Some `fastparquet`-related tests are failing on Python 3.10

jrbourbeau commented 1 year ago

I've seen

FAILED dask/dataframe/io/tests/test_parquet.py::test_roundtrip[fastparquet-df12-write_kwargs12-read_kwargs12] - ValueError: Buffer has wrong number of dimensions (expected 1, got 2)
FAILED dask/dataframe/io/tests/test_parquet.py::test_roundtrip[fastparquet-df13-write_kwargs13-read_kwargs13] - ValueError: Buffer has wrong number of dimensions (expected 1, got 2)
FAILED dask/dataframe/io/tests/test_parquet.py::test_timestamp96 - ValueError: Buffer has wrong number of dimensions (expected 1, got 2)
FAILED dask/dataframe/io/tests/test_parquet.py::test_with_tz[fastparquet] - ValueError: Buffer has wrong number of dimensions (expected 1, got 2)

with tracebacks like this

_______________________________ test_timestamp96 _______________________________
[gw1] linux -- Python 3.10.12 /usr/share/miniconda3/envs/test-environment/bin/python3.10

tmpdir = local('/tmp/pytest-of-runner/pytest-0/popen-gw1/test_timestamp960')

    @FASTPARQUET_MARK
    def test_timestamp96(tmpdir):
        fn = str(tmpdir)
        df = pd.DataFrame({"a": [pd.to_datetime("now", utc=True)]})
        ddf = dd.from_pandas(df, 1)
        ddf.to_parquet(fn, engine="fastparquet", write_index=False, times="int96")
        pf = fastparquet.ParquetFile(fn)
        assert pf._schema[1].type == fastparquet.parquet_thrift.Type.INT96
>       out = dd.read_parquet(fn, engine="fastparquet", index=False).compute()

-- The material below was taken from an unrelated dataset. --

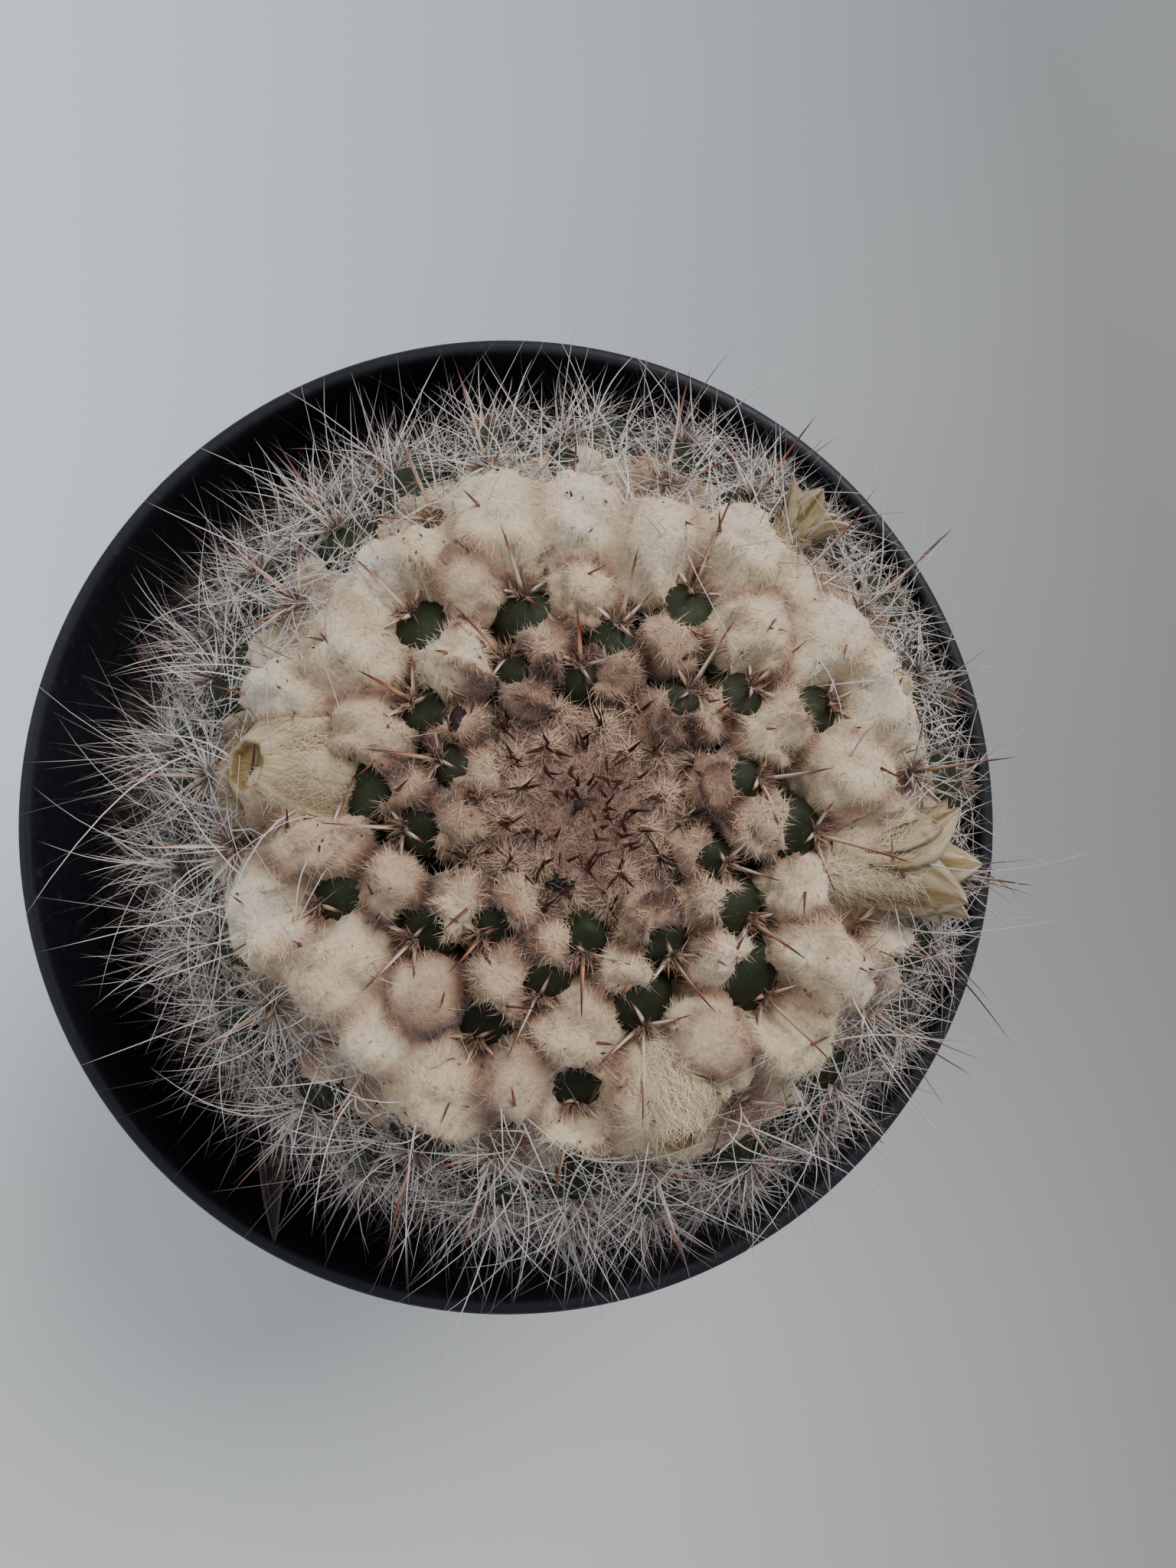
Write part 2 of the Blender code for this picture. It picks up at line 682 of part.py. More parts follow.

dask/dataframe/io/tests/test_parquet.py:1883: 
_ _ _ _ _ _ _ _ _ _ _ _ _ _ _ _ _ _ _ _ _ _ _ _ _ _ _ _ _ _ _ _ _ _ _ _ _ _ _ _ 
dask/base.py:342: in compute
    (result,) = compute(self, traverse=False, **kwargs)
dask/base.py:628: in compute
    results = schedule(dsk, keys, **kwargs)
dask/dataframe/io/parquet/core.py:96: in __call__
    return read_parquet_part(
dask/dataframe/io/parquet/core.py:654: in read_parquet_part
    dfs = [
dask/dataframe/io/parquet/core.py:655: in <listcomp>
    func(
dask/dataframe/io/parquet/fastparquet.py:1075: in read_partition
    return cls.pf_to_pandas(
dask/dataframe/io/parquet/fastparquet.py:1115: in pf_to_pandas
    df, views = pf.pre_allocate(size, columns, categories, index)
/usr/share/miniconda3/envs/test-environment/lib/python3.10/site-packages/fastparquet/api.py:797: in pre_allocate
    df, arrs = _pre_allocate(size, columns, categories, index, cats,
/usr/share/miniconda3/envs/test-environment/lib/python3.10/site-packages/fastparquet/api.py:1051: in _pre_allocate
    df, views = dataframe.empty(dtypes, size, cols=cols, index_names=index,
/usr/share/miniconda3/envs/test-environment/lib/python3.10/site-packages/fastparquet/dataframe.py:202: in empty
    values = type(bvalues)._from_sequence(values, copy=False, dtype=bvalues.dtype)
_ _ _ _ _ _ _ _ _ _ _ _ _ _ _ _ _ _ _ _ _ _ _ _ _ _ _ _ _ _ _ _ _ _ _ _ _ _ _ _ 

>   ???
E   ValueError: Buffer has wrong number of dimensions (expected 1, got 2)

pandas/_libs/tslibs/tzconversion.pyx:187: ValueError

showing up this morning on multiple PRs. See this CI build for full details.

Note all the errors involve fastparquet, which had a release yesterday. @martindurant any idea what might be happening here?